We weren’t entirely successful. There are always things that I’d do better
in hindsight. And there are always places that you have to compromise. But
I think the object model in KMDF facilitates this pattern for the most part.
Jake Oshins
Windows Kernel Team
This message offers no warranties and confers no rights.
“John McNamee” wrote in message news:xxxxx@ntdev…
To pass the WHQL tests you need to handle surprise removal.
Devices on the motherboard suggest passing the WHQL tests for
a whole system.
Absolutely. Drivers have to handle SR and rebalance to pass WHQL, so
implementing them isn’t optional. I never questioned that. Luckily KMDF
makes it easy (certainly compared to WDM).
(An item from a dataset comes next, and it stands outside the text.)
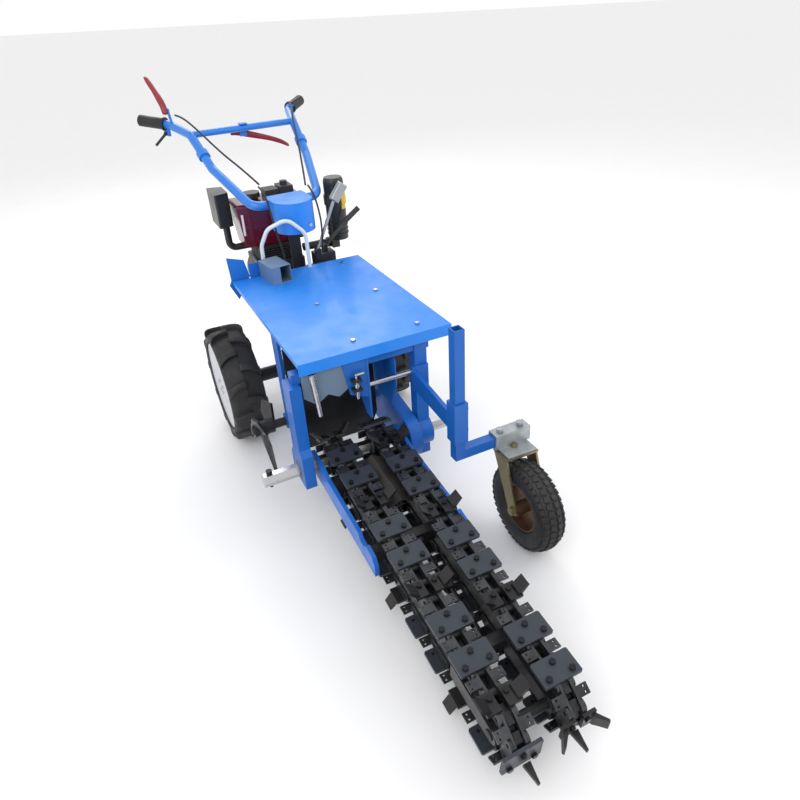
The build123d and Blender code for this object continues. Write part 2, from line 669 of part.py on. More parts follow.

My question was whether SR and rebalance were basically corner cases for a
specific set of devices. I can’t ignore corner cases, but I want to give
them
an appropriate amount of attention. R&D resources are finite, even in large
companies. In this case, I think I’m OK assuming that passing WHQL is a
sufficient test. If I were working on a USB device, I’d probably be very
focused on SR, and might even develop my own stress tests for it.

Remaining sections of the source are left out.